Porém mesmo com grandes absurdos acontecendo por conta da pandemia sendo denunciados – recordes diários nos números de mortos pela Covid-19, desemprego crescente pelo fechamento de postos de trabalho, fruto de uma crise econômica que já se alarga há tempos somada ao agravamento da crise sanitária, troca-troca no Ministério da Saúde ou mesmo cadáveres pelas ruas de algumas cidades onde os serviços funerários colapsaram, não foram suficientes para seu enfraquecimento.
Não faltam absurdos durante o governo Bolsonaro para além das questões da pandemia e suas consequências, desde a alta do preço da cesta básica aos escândalos de corrupção envolvendo sua família. E mesmo essas questões sendo importantes de serem denunciadas, apenas a denúncia não tem surtido efeito esperado. E aí paira uma questão, a estratégia de denúncias vem funcionando? A pesquisa do IBOPE é um dado que chama atenção para o quanto isso tem sido pouco frutífero em aglutinar o conjunto da classe trabalhadora. E deve servir de alerta, principalmente à esquerda revolucionária.
Uma hipótese é de que alguns grupos políticos percebam que, mesmo almejando alcançar o poder e sendo uma oposição do governo, é necessário deixar algumas reformas catastróficas passarem para ajustar a situação do Brasil de acordo com as necessidades do Capital. Ou seja, melhor que essas reconfigurações passem “na conta” do governo Bolsonaro do que em qualquer outro que se pretenda um pouco menos pior, seja Haddad (PT), Ciro (PDT) ou Alckmin (PSDB) – apenas para citar os principais candidatos que disputaram com Bolsonaro a presidência na última eleição e representam os grupos que continuarão nessa corrida presidencial.
Um exemplo é a destruição dos serviços públicos, proposta na reforma administrativa, não atingirá somente os servidores, mas todos os trabalhadores que acessam os serviços públicos. É um ajustamento para toda classe trabalhadora que implicará no barateamento da força de trabalho, é a saída da crise econômica elaborada por e para a burguesia. E não há, apresentada até agora, uma saída da esquerda para a crise, apenas um tanto de denúncias, obviamente legítimas e necessárias, mas que não bastaram e não bastarão para derrotar politicamente essas ou outras reformas necessárias do ponto de vista do Capital.
O bolsonarismo acertou a temporalidade com a crise sanitária, as manchetes repetidas sobre a contagem de mortos nas últimas horas, dias, meses adaptaram a população brasileira para a espera de sempre se ter um cenário pior. Perdeu-se, com o passar do tempo, o significado do que já perdemos e do que estamos em vias de perder, seja em mortos ou empregos. O susto passaria e passou, e as condições pioradas de vida vem atingindo cada vez mais em cheio as famílias da classe trabalhadora que vão assimilando o discurso que o bolsonarismo fez desde março: é necessário a retomada da economia, mesmo que seja a partir da informalidade e precarização do emprego, redução de salários. Desde meados de maio vemos o apoio às medidas de isolamento caírem.

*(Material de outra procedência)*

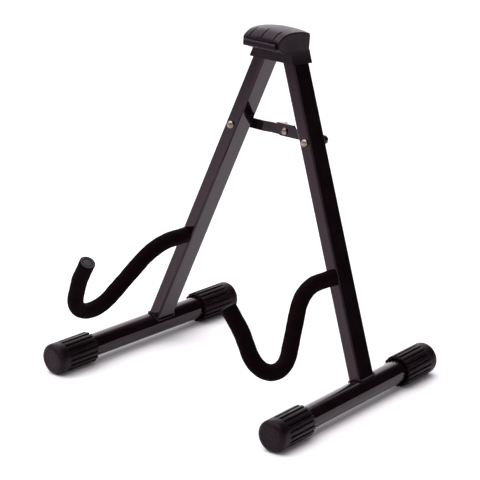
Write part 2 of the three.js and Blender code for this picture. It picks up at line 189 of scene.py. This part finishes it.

Outro ponto, ainda que não tenha sido determinante, mas que cumpriu uma função importantíssima, foi a criação e a manutenção do auxílio emergencial. Foi esse auxílio que fez muitos brasileiros conseguirem se alimentar nos últimos meses, mesmo que nas piores situações de vida. Para uma classe marcada pela rotina de trabalhar durante o dia para comer a noite, não faz sentido parar todas atividades econômicas e uma política de distribuição que tem previsão de durar por nove meses não é pouca coisa para quem vem amargando os efeitos da crise econômica e sanitária.
O bolsonarismo, com todas essas medidas, acertou na temporalidade de assimilação, e não só conseguiu naturalizar a situação catastrófica que nos encontramos e subir seu percentual de aprovação. Conseguiu transferir o custo político, tanto do desemprego quanto das mortes, para a oposição que estava fazendo, no início da pandemia, uma dicotomia entre defesa da vida ou da economia, como se fosse possível parar todos setores da economia e defender a reprodução da vida.
Talvez falte em alguns setores um tanto mais discussões de base econômica para direcionar as políticas humanistas, uma vez que essa cisão só conduzirá os movimentos a defesas impraticáveis e até incompreensíveis. Há de se ter disputa nesse campo para conseguir, de fato, alcançar a disputa pelo conjunto da sociedade. E sem qualquer alternativa real, cresce no seio da nossa classe o egoísmo de classe, e assim cresce também o apoio ao governo.